I wonder if there is some way the language could help with that in the common case. For example, provide an opApply for all non-infinite ranges that can be used with foreach instead of front/empty/popFront. I imagine opApply is much easier to inline and optimise than trying to piece range operations and state back together to see the underlying loop.
January 14, 2014
On Tuesday, 14 January 2014 at 19:05:22 UTC, Peter Alexander wrote:
> On Tuesday, 14 January 2014 at 18:38:27 UTC, David Nadlinger wrote:
>> On Tuesday, 14 January 2014 at 16:31:00 UTC, Dicebot wrote:
>>> So it does inline but end result is still less optimal assembly-wise.
>>
>> The problem, by the way, seems to be that the program actually contains two loops that LLVM cannot merge: One in the filter() constructor (skipping the initial run of even elements), and the actual foreach loop in main().
>>
>> David
>
> I wonder if there is some way the language could help with that in the common case.
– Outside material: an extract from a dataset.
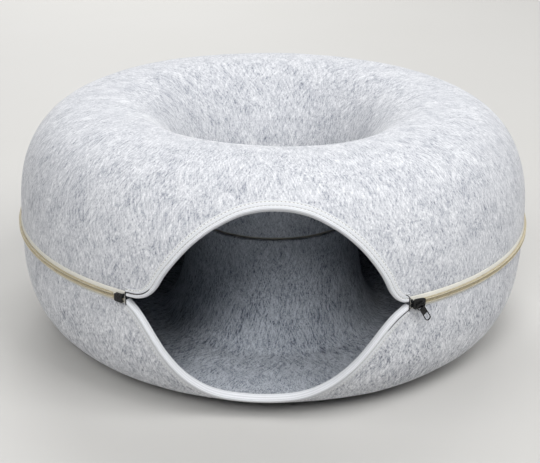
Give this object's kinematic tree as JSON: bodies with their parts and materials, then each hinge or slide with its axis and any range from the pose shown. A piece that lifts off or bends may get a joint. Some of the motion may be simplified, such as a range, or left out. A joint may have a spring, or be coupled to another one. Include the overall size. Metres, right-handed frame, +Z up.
{
  "type": "cat tunnel bed",
  "caption": "Ring-shaped felt tunnel bed for a cat: two moulded half shells zipped together round the outside and the middle hole, with a bound mouth at the front.",
  "frame": {"origin": "middle of the footprint, on the floor; the ring's own axis stands 8.2 mm in front of it", "axes": "+Z up along the ring's axis, the mouth faces -Y, +X to the right of someone who looks at the mouth"},
  "size_m": [0.5006, 0.4842, 0.2245],
  "materials": {
    "moulded_felt": "light blue-grey needle felt, mottled with dark and white fibres",
    "woven_binding": "off-white woven binding with a stitched edge",
    "zip_tape": "cream woven tape",
    "nylon_coil": "beige nylon coil",
    "black_lacquer": "black lacquer, half gloss",
    "crimped_metal": "black lacquered crimp"
  },
  "bodies": {
    "lower_half": {"lower_shell": "moulded_felt", "lower_mouth_binding": "woven_binding", "outer_lower_tape": "zip_tape", "outer_lower_coil": "nylon_coil", "outer_lower_stop": "crimped_metal", "outer_box": "black_lacquer", "inner_lower_tape": "zip_tape", "inner_lower_coil": "nylon_coil", "inner_lower_stop": "crimped_metal", "inner_box": "black_lacquer"},
    "upper_half": {"upper_shell": "moulded_felt", "upper_mouth_binding": "woven_binding", "outer_upper_tape": "zip_tape", "outer_upper_coil": "nylon_coil", "outer_upper_stop": "crimped_metal", "outer_pin": "crimped_metal", "inner_upper_tape": "zip_tape", "inner_upper_coil": "nylon_coil", "inner_upper_stop": "crimped_metal", "inner_pin": "crimped_metal"},
    "outer_slider": {"outer_slider": "black_lacquer"},
    "outer_pull": {"outer_pull": "black_lacquer"},
    "inner_slider": {"inner_slider": "black_lacquer"},
    "inner_pull": {"inner_pull": "black_lacquer"}
  },
  "joints": [
    {"name": "upper_half_lift", "type": "slide", "parent": "lower_half", "child": "upper_half", "axis": [0, 0, 1], "range_m": [0, 0.3]},
    {"name": "outer_slider_travel", "type": "hinge", "parent": "lower_half", "child": "outer_slider", "pos_m": [0, -0.0082, 0.113], "axis": [0, 0, 1], "range_deg": [0, 296]},
    {"name": "outer_pull_flip", "type": "hinge", "parent": "outer_slider", "child": "outer_pull", "pos_m": [0.12684, -0.22715, 0.113], "axis": [-0.7257, -0.4204, -0.5446], "range_deg": [0, 150]},
    {"name": "inner_slider_travel", "type": "hinge", "parent": "lower_half", "child": "inner_slider", "pos_m": [0, -0.0082, 0.113], "axis": [0, 0, 1], "range_deg": [0, 334]},
    {"name": "inner_pull_flip", "type": "hinge", "parent": "inner_slider", "child": "inner_pull", "pos_m": [-0.01099, 0.06483, 0.113], "axis": [-0.8293, -0.1248, 0.5446], "range_deg": [0, 150]}
  ]
}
For example, provide an opApply for all non-infinite ranges that can be used with foreach instead of front/empty/popFront. I imagine opApply is much easier to inline and optimise than trying to piece range operations and state back together to see the underlying loop.

Actually, you could give an opApply for infinite ranges too. foreach loops can have breaks, and opApply knows how to handle them.